Ce matin, la camionnette jaune de La poste s’est arrêtée comme les autres jours devant une maison. La postière est sortie de la voiture et allait mettre une lettre dans la boîte, lorsqu’elle a aperçu l’habitante des lieux et a traversé le jardin pour lui remettre l’enveloppe en mains propres. J’observais la scène depuis le poste de pilotage du Vision, en hauteur, dans un silence à peine troublé par le bruit étouffé du moteur. Rien que de très banal, pensez-vous. Oui. Sauf un détail. La dame dans la maison était en fauteuil roulant.
Ces petits gestes ordinaires créent du lien entre nous tous. Ce pour quoi Nathalie se bat, c’est pour qu’ils deviennent aussi communs que de tenir une porte à une femme, de faire attention à un enfant, ou d’éviter que l’autre ne se trouve dans une situation inconfortable. En résumé, de faire attention aux autres, particulièrement s’ils ont des difficultés à se mouvoir ou à s’exprimer. Si vous pouviez vous aussi être témoin du temps qu’elle consacre sans compter à écouter ceux-là à ses arrivées, avant même d’aller prendre une douche après sa journée d’efforts intenses, alors vous comprendriez pourquoi la descente sur 1000 km des canaux et rivières de France a un sens qui dépasse de loin l’exploit sportif, tout grand qu’il soit.
Ce soir, nous sommes arrivés à Écuisses-Les Sept Écluses, dans la banlieue de Montchanin (Saône-et-Loire), 466 km et des poussières après Paris. Autant dire que nous sommes près de la moitié du trajet. Et, bonne nouvelle, les abeilles, qui avaient déserté le pont supérieur depuis 2 jours sont revenues ce matin.
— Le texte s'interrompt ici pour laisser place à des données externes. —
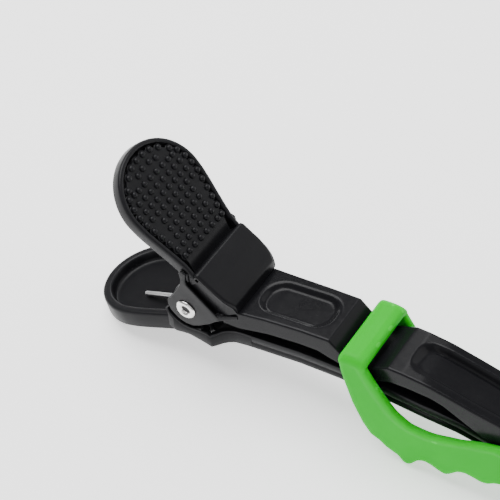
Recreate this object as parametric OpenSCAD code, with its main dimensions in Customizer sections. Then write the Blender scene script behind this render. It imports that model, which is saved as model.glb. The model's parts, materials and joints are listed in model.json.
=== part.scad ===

À Écuisses, nouvelle réception très locale et complètement émouvante de gentillesse des habitants et des enfants qui scandaient «
Al-lez-Na-tha-lie ! » sur le bord des 4 écluses qui en étaient 7 au siècle dernier.
Tout ceci, magnifiquement expliqué par Guy Médalle, l’animateur du
musée du Canal d’Écuisses. Installé à l’intérieur d’un automoteur Freycinet posé sur l’herbe d’un jardin au bord de l’une des anciennes écluses, ce musée à la gloire du canal et des ses habitués est un endroit magique où les souvenirs des mariniers d’antan prennent vie. Et aussi une excellente façon de joindre les visages des gens simples d’autrefois à ceux d’aujourd’hui. Ils n’ont pas tellement changé, finalement…
Jean-François Macaigne (POUR FLUVIAL)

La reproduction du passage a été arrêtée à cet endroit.